The team said it established the prisons have had an annual average funding deficit of about 40 per cent since 2008.

“This has affected its institutional development. Worse still, unlike the case in the National Police Service, there is no modernization plan in place for Kenya Prisons Service,” the report says.

It adds prisons have large tracts of land that should have been utilized to ensure self-sufficiency in food supply.

However, the farms have, however, been run down owing to a lack of resources as well as leadership wrangles, poor management that lacks innovation, and endemic corruption.

The report added overcrowding is a perennial problem as prison facilities currently have capacity for 29,000 inmates but they are often forced to hold over 60,000.

“In some instances, insufficient ablution and sanitation facilities force inmates to use buckets in the poorly ventilated prison dormitories. Nothing can be more dehumanizing and offensive to the inmates’ rights to dignity, privacy, and a clean environment.”

“In many prisons across the country, the KPS officers’ living conditions are dehumanizing. As is the case with the NPS, officers in KPS and their families live in mud housing, dilapidated, congested, and condemned structures,” the report adds.
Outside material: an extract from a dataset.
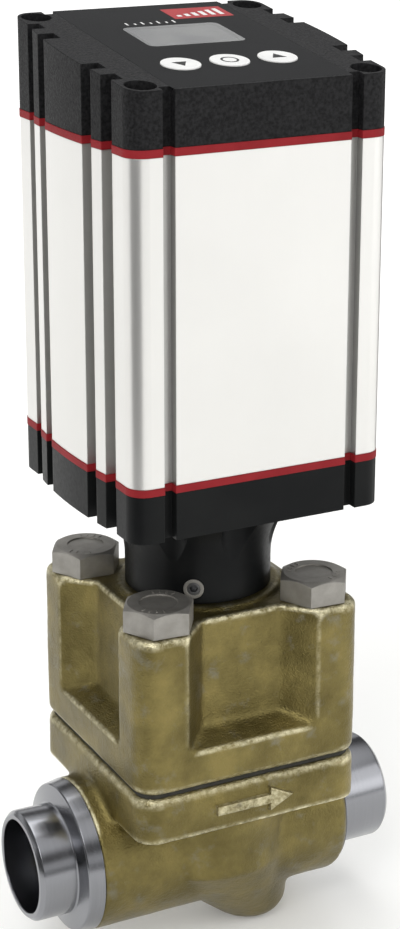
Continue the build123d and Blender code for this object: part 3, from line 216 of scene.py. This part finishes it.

The report was handed over to President William Ruto at the State House on Thursday. The president ordered its implementation.

It added in some KPS stations, different families live in dormitories with each family only separated by a curtain. Officers also live in tents or shacks that they construct for themselves.

The team recommended that the government to adequately fund the KPS to modernize its facilities, tooling, equipment and gear, and enhance its logistical as well as technological capabilities, and provide decent housing for its officers to address these challenges.

The team was informed that corruption deeply permeates every aspect of KPS from recruitment, promotions, deployment, transfers to procurement and that the senior leadership of the service is largely disconnected from the daily realities of junior officers.

“Such are the levels of nepotism and corruption in recruitment into the KPS that several officers have had their family members employed in the Service. Some of these family members are serving together in the same station, thus creating huge command challenges. The task force was informed that some prison operations are run like family affairs.”

The team led by former Chief Justice David Maraga said while the Madoka Committee prescribed external leadership as a response to the challenges in the KPS, every Commissioner-General appointed since has always encountered internal entrenched interests which they benefit from and are keen to preserve the status quo.

“As such, the challenges to the leadership manifest in the form of capture of any new leadership or resistance to progressive reform.”

The adoption of an “Open Door Policy” in 2001, in the hitherto closed KPS, paved the way for reforms, transparency, and critical partnerships.

Low pay, poor working and living conditions, outdated tools and equipment as well as lack of support for welfare concerns, among other issues, were cited as the main causes of ineptitude and low morale in prisons.